§ EXERCISE
Write out the data again in full, exactly as it reads.

____________________

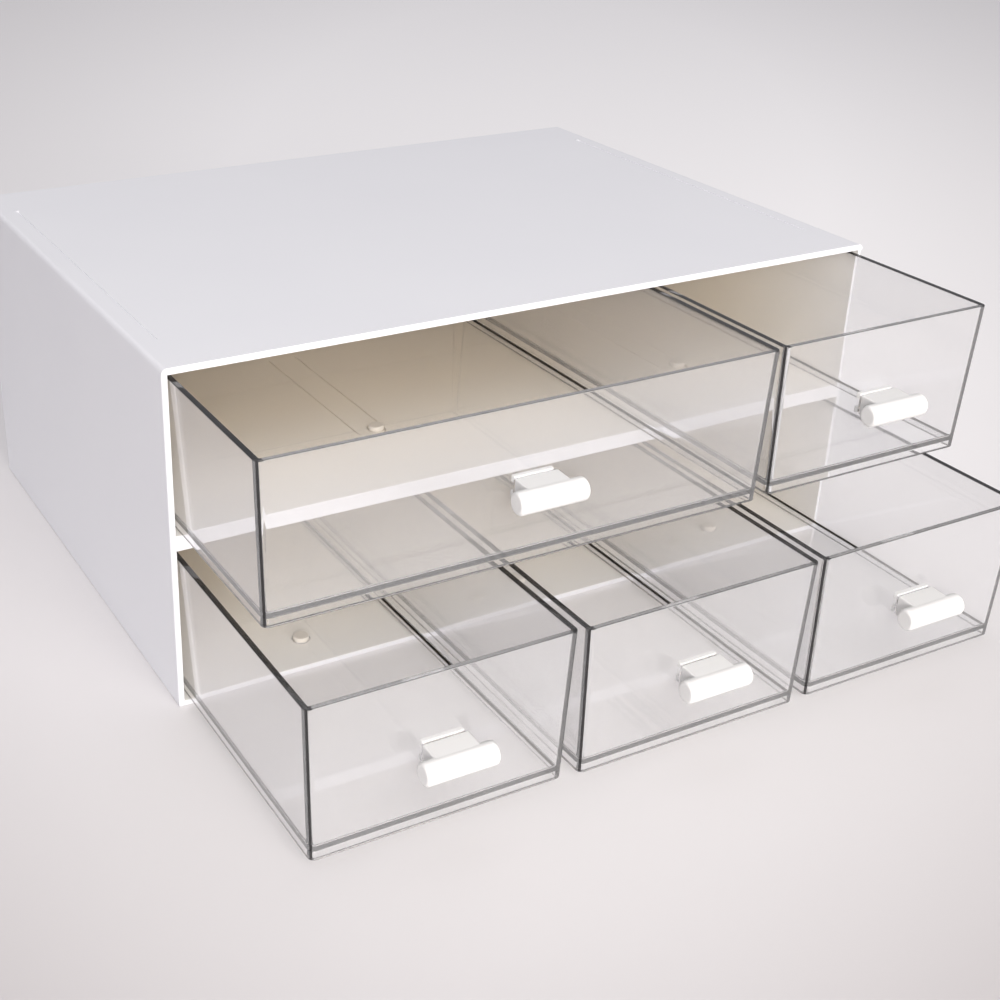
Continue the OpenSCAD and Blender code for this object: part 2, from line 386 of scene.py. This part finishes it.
caseSizes = {
    "wallThickness": 1.7 * mm,
    "topEdgeRound": 1.7 * mm,
    "frontEdgeRound": 0.9 * mm,
    "footRound": 0.5 * mm,
    "fineRound": 0.3 * mm,
    "backRound": 0.25 * mm,
    "shelfRound": 0.35 * mm,
    "lineInset": 7 * mm,
    "lineWidth": 1.6 * mm,
    "lineDepth": 0.25 * mm,
    "lineTaper": (0.35, 0.998, 1),
    "lineFront": 22 * mm,
    "lineBack": 24 * mm,
    "pipRise": 0.34 * mm,
    "pipFoot": 4.4 * mm,
    "pipTop": 1.0 * mm,
    "pipDepth": 0.8 * mm,
    "pipRound": 0.2 * mm,
    "deckThickness": 1.8 * mm,
    "tongueWidth": 10 * mm,
    "tongueLength": 72 * mm,
    "slitWidth": 0.5 * mm,
    "tongueFront": 35 * mm,
    "cutReach": 3 * mm,
    "cutExtra": 2 * mm,
    "seatWidth": 0.5 * mm,
    "seatUnder": 0.4 * mm,
    "seatDepth": 0.7 * mm,
}


def makeTopPanel(sizes):
    low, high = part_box("top_panel")
    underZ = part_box("back_panel")[1].z
    topZ = high.z - sizes["pipRise"]
    panel = addBlock("topPanel", (low.x, low.y, underZ), (high.x, high.y, topZ))
    middle = (underZ + topZ) / 2
    pickEdges(panel, lambda a, b: a.z > middle and b.z > middle and abs(a.x - b.x) < mm)
    bevelPicked(sizes["topEdgeRound"], segments=6)
    pickEdges(panel, lambda a, b: a.z > middle and b.z > middle and a.y < low.y + mm and b.y < low.y + mm)
    bevelPicked(sizes["frontEdgeRound"], segments=4)
    for side in (-1, 1):
        x = side * (high.x - sizes["lineInset"])
        half = sizes["lineWidth"] / 2
        start, end = low.y + sizes["lineFront"], high.y - sizes["lineBack"]
        groove = addBlock("groove", (x - half, start, topZ - sizes["lineDepth"]), (x + half, end, topZ + mm))
        pickFaces(groove, lambda c, n: n.z < -faceOn)
        bpy.ops.transform.resize(value=sizes["lineTaper"])
        leaveEdit()
        cutAway(panel, groove)
        fuse(panel, addPip(sizes, x, end, high.z))
    smoothFaces(panel)
    standFor(panel, "top_panel", "case", shellMaterial)
    paintInsideShade(panel, lambda c, n: n.z < -faceOn)


def addPip(sizes, x, y, topZ):
    # a low cone, so that its side catches only a little more light than the panel
    deselectAll()
    bpy.ops.mesh.primitive_cone_add(vertices=32, radius1=sizes["pipFoot"] / 2, radius2=sizes["pipTop"] / 2,
                                    depth=sizes["pipDepth"], location=(x, y, topZ - sizes["pipDepth"] / 2))
    pip = bpy.context.object
    bpy.ops.object.transform_apply(location=True, rotation=True, scale=True)
    pickEdges(pip, lambda a, b: bothAt(a.z, b.z, topZ))
    bevelPicked(sizes["pipRound"], segments=3)
    return pip


def makeSidePanel(sizes, side):
    node = "right_side_panel" if side > 0 else "left_side_panel"
    low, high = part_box(node)
    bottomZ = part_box("bottom_panel")[1].z
    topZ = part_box("back_panel")[1].z
    panel = addBlock(pieceName(node), (low.x, low.y, bottomZ), (high.x, high.y, topZ))
    outerX = high.x if side > 0 else low.x
    pickEdges(panel, lambda a, b: bothAt(a.x, b.x, outerX) and abs(a.z - b.z) > mm)
    bevelPicked(sizes["frontEdgeRound"], segments=4)
    smoothFaces(panel)
    standFor(panel, node, "case", shellMaterial)
    paintInsideShade(panel, lambda c, n: n.x * side < -faceOn)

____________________

§ THE RESULT
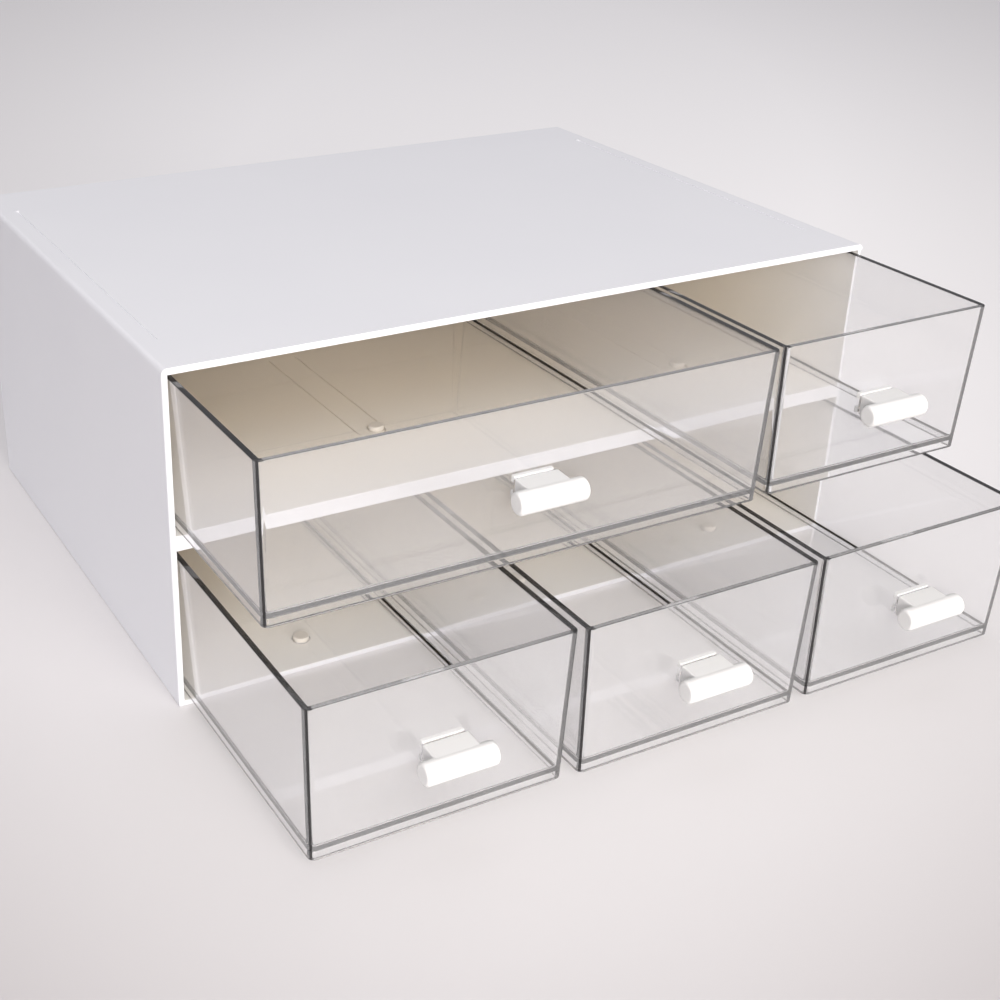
Continue the OpenSCAD and Blender code for this object: part 2, from line 386 of scene.py. This part finishes it.
caseSizes = {
    "wallThickness": 1.7 * mm,
    "topEdgeRound": 1.7 * mm,
    "frontEdgeRound": 0.9 * mm,
    "footRound": 0.5 * mm,
    "fineRound": 0.3 * mm,
    "backRound": 0.25 * mm,
    "shelfRound": 0.35 * mm,
    "lineInset": 7 * mm,
    "lineWidth": 1.6 * mm,
    "lineDepth": 0.25 * mm,
    "lineTaper": (0.35, 0.998, 1),
    "lineFront": 22 * mm,
    "lineBack": 24 * mm,
    "pipRise": 0.34 * mm,
    "pipFoot": 4.4 * mm,
    "pipTop": 1.0 * mm,
    "pipDepth": 0.8 * mm,
    "pipRound": 0.2 * mm,
    "deckThickness": 1.8 * mm,
    "tongueWidth": 10 * mm,
    "tongueLength": 72 * mm,
    "slitWidth": 0.5 * mm,
    "tongueFront": 35 * mm,
    "cutReach": 3 * mm,
    "cutExtra": 2 * mm,
    "seatWidth": 0.5 * mm,
    "seatUnder": 0.4 * mm,
    "seatDepth": 0.7 * mm,
}


def makeTopPanel(sizes):
    low, high = part_box("top_panel")
    underZ = part_box("back_panel")[1].z
    topZ = high.z - sizes["pipRise"]
    panel = addBlock("topPanel", (low.x, low.y, underZ), (high.x, high.y, topZ))
    middle = (underZ + topZ) / 2
    pickEdges(panel, lambda a, b: a.z > middle and b.z > middle and abs(a.x - b.x) < mm)
    bevelPicked(sizes["topEdgeRound"], segments=6)
    pickEdges(panel, lambda a, b: a.z > middle and b.z > middle and a.y < low.y + mm and b.y < low.y + mm)
    bevelPicked(sizes["frontEdgeRound"], segments=4)
    for side in (-1, 1):
        x = side * (high.x - sizes["lineInset"])
        half = sizes["lineWidth"] / 2
        start, end = low.y + sizes["lineFront"], high.y - sizes["lineBack"]
        groove = addBlock("groove", (x - half, start, topZ - sizes["lineDepth"]), (x + half, end, topZ + mm))
        pickFaces(groove, lambda c, n: n.z < -faceOn)
        bpy.ops.transform.resize(value=sizes["lineTaper"])
        leaveEdit()
        cutAway(panel, groove)
        fuse(panel, addPip(sizes, x, end, high.z))
    smoothFaces(panel)
    standFor(panel, "top_panel", "case", shellMaterial)
    paintInsideShade(panel, lambda c, n: n.z < -faceOn)


def addPip(sizes, x, y, topZ):
    # a low cone, so that its side catches only a little more light than the panel
    deselectAll()
    bpy.ops.mesh.primitive_cone_add(vertices=32, radius1=sizes["pipFoot"] / 2, radius2=sizes["pipTop"] / 2,
                                    depth=sizes["pipDepth"], location=(x, y, topZ - sizes["pipDepth"] / 2))
    pip = bpy.context.object
    bpy.ops.object.transform_apply(location=True, rotation=True, scale=True)
    pickEdges(pip, lambda a, b: bothAt(a.z, b.z, topZ))
    bevelPicked(sizes["pipRound"], segments=3)
    return pip


def makeSidePanel(sizes, side):
    node = "right_side_panel" if side > 0 else "left_side_panel"
    low, high = part_box(node)
    bottomZ = part_box("bottom_panel")[1].z
    topZ = part_box("back_panel")[1].z
    panel = addBlock(pieceName(node), (low.x, low.y, bottomZ), (high.x, high.y, topZ))
    outerX = high.x if side > 0 else low.x
    pickEdges(panel, lambda a, b: bothAt(a.x, b.x, outerX) and abs(a.z - b.z) > mm)
    bevelPicked(sizes["frontEdgeRound"], segments=4)
    smoothFaces(panel)
    standFor(panel, node, "case", shellMaterial)
    paintInsideShade(panel, lambda c, n: n.x * side < -faceOn)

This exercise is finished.